If a local authority were, for example, to lower its multiplier to tuppence below the national multiplier in year one, over three or five years the national multiplier might continue to rise and we would have a position in which that local authority’s multiplier could be 10p different from the national one. As we see the Bill now, there is no reason why that local authority could not reclaim all of that 10p difference overnight in one fiscal year. If there are limits, capped nationally, by which the rate that the national multiplier can rise from one fiscal year to the next, it would seem perfectly reasonable that local authorities should also be capped regarding how much, when recovering from a previous rate, they can raise theirs from one year to the next.
Q Mr Spence just made an interesting point regarding the way in which the multiplier may be increased at the point when a particular authority decides to change that policy of having a reduced multiplier. By definition, I take it you are, therefore, against local authorities having the ability to increase the multiplier, as has been suggested by some people.
Christian Spence: There is no real consensus across the entire chamber network about the rate and about how those work in individual local authorities. You can see examples in situations such as business improvement districts. There is potentially a very good example, if we can agree and move the Bill to a position where there is a ballot on mayoral infrastructure levies. Business might be happy to see increases in levy provided that the reasons given are clear, that it is a strategic scheme, that it is additional to that which has already been committed, and that businesses have been openly and genuinely engaged, consulted and balloted on whether that can take place.
The specific question for us is this: do we want a position where national Government are capping the national multiplier to CPI but local authorities retain an ability to raise their own multiplier by a rate greater if they have chosen to deviate from the national multiplier in earlier years?
Q Is there not a slight tension with that approach? Areas with historically low tax bases have to charge more council tax per property just to generate the same total. We could find ourselves in the same situation with a business rate base—local areas could be forced to increase it dramatically just to keep their heads above water. Although I am not always in favour of a national cap, I think there might be a call for it, so that the gap does not widen and so that there are proper top-ups and tariffs in place. Do you not accept that businesses can thrive only if local areas thrive? Businesses do not sit in isolation.
Christian Spence: I absolutely agree with that point. A fundamental principle is that business can never exist in its own cocoon—it is dependent and co-dependent within its wider community. The challenge for us is a very narrow point in the Bill. If a local authority chooses to lower its rate, that is its decision, and it must fund that gap on its own. I would hope we could develop a system in which a local authority is not subsidised for deciding to lower its multiplier by any redistribution. That would essentially pull at a natural tension and create perverse incentives. If a local authority does not need more money and has chosen to cut, the understanding should be that the onus is on the local authority. Yes, that may need to rise, and our fear is how we control that rise. The fear is that, in an extreme situation, we might see a 10p rise in one year.
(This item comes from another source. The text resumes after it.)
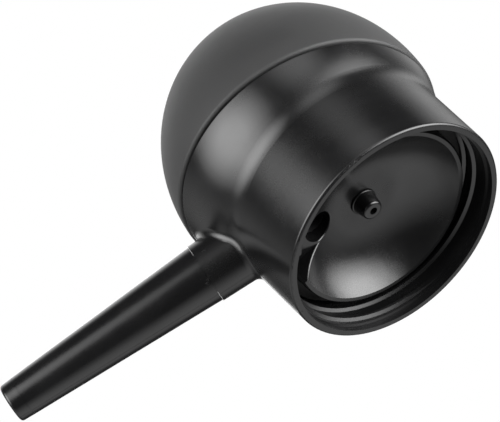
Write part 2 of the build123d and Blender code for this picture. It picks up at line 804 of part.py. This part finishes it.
nozzle_oring.part.label = "nozzle_oring"
export_step(nozzle_oring.part, "parts/nozzle_oring.step")
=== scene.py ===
import json
from math import acos, asin, cos, pi, radians, sin, tan

import bpy
from mathutils import Matrix, Vector


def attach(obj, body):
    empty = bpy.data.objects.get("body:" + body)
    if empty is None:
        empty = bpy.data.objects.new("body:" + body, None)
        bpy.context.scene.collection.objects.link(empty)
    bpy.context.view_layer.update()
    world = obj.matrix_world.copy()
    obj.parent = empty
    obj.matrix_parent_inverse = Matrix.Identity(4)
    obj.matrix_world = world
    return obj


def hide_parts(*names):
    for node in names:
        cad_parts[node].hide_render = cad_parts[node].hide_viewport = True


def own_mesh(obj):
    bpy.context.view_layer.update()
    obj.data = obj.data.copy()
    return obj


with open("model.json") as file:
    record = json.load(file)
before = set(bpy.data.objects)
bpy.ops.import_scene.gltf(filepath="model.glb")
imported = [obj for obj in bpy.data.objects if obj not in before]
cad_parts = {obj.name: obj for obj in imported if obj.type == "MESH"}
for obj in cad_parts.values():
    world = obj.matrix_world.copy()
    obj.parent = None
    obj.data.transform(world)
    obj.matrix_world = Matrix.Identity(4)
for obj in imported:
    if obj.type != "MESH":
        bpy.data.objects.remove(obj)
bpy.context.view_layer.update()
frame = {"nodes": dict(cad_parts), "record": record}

MM = 0.001

# ---------------------------------------------------------------- frame values
# The seam between bulb and housing, and the nozzle's axis, as in the CAD model.
SEAM_TILT = radians(8.4)
BALL_CENTRE = Vector((0, 0, 42.5)) * MM
SEAM_DROP = 6.8 * MM
SEAM_UP = Vector((-sin(SEAM_TILT), 0, cos(SEAM_TILT)))
SEAM_SIDE = Vector((cos(SEAM_TILT), 0, sin(SEAM_TILT)))
SEAM_CENTRE = BALL_CENTRE - SEAM_UP * SEAM_DROP
SEAM_FRAME = Matrix((SEAM_SIDE, Vector((0, 1, 0)), SEAM_UP)).transposed().to_4x4()
SEAM_FRAME.translation = SEAM_CENTRE

NOZZLE_RISE = radians(7.6)
NOZZLE_FOOT = Vector((0, 0, 23.25)) * MM
NOZZLE_DIR = Vector((cos(NOZZLE_RISE), 0, sin(NOZZLE_RISE)))
BOSS_END = 41.2 * MM

# bulb, in millimetres over the seam plane
BULB_R = 36.4
BULB_H = 41.7
BULB_EQUATOR = 2.0
BULB_WALL = 2.6
SEAM_GAP = 0.5
SKIRT_DEPTH = 3.5
LIP_ROUND = 0.9
SKIRT_R = 33.3
SKIRT_IN_R = 30.9
BEAD_H = 4.0
PAD_R = 8.0
PAD_H = 39.6
HOLE_R = 4.05
RECESS_R = 5.55
RECESS_H = 41.95  # leaves room for the intake's flange when the bulb is flattened
BULB_TURNS = 256
OUTSIDE_STEPS = 120
INSIDE_STEPS = 80


# ---------------------------------------------------------------- camera
CAMERA_TARGET = Vector((21.8, 0.6, 34.7)) * MM
CAMERA_DISTANCE = 634.0 * MM
CAMERA_AZIMUTH = radians(81.24)
CAMERA_ELEVATION = radians(-40.06)
CAMERA_ROLL = radians(45.29)
CAMERA_LENS = 181.2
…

Minister, there are only a couple of minutes left. Do you want to ask a final question?
Q I have just a couple of questions. Mr Travers, you mentioned risk at some length, which DCLG certainly understands is a real challenge. We obviously want to get the system right to mitigate risk. Obviously, we have removed the levy, which has acted as an impediment in many areas to retaining the proceeds of growth. What is your view of the provisions in the Bill relating to lost payments, the changes around pooling and the interaction with the safety net? How do you see that working? The second question I want to ask very quickly is about multi-year settlements and the certainty for the sector that will come from having a longer-term view, rather than a very short-term view, which has generally been the case until very recently.
You have one minute.
Professor Tony Travers: I have one minute for the interaction of safety nets and the other instruments—I can try to answer it all together. The more these things can be operated to produce broad predictability and stability in the short, medium and long term, the easier it will be for the Government, and certainly for local authorities, even if some of them feel a bit cheated that they did not get the big win out of the big reform that some of them hoped they would.
The great thing about not having big winners, is that there will not be great losers. In any reform—in some ways you know this better than I do—the nearer you get to not too many winners and losers the easier it is to introduce. When it comes to matters like safety net resetting, the more one can seek to deliver broad stability in the short, medium and long term the better. I can talk more about that, perhaps, some other time.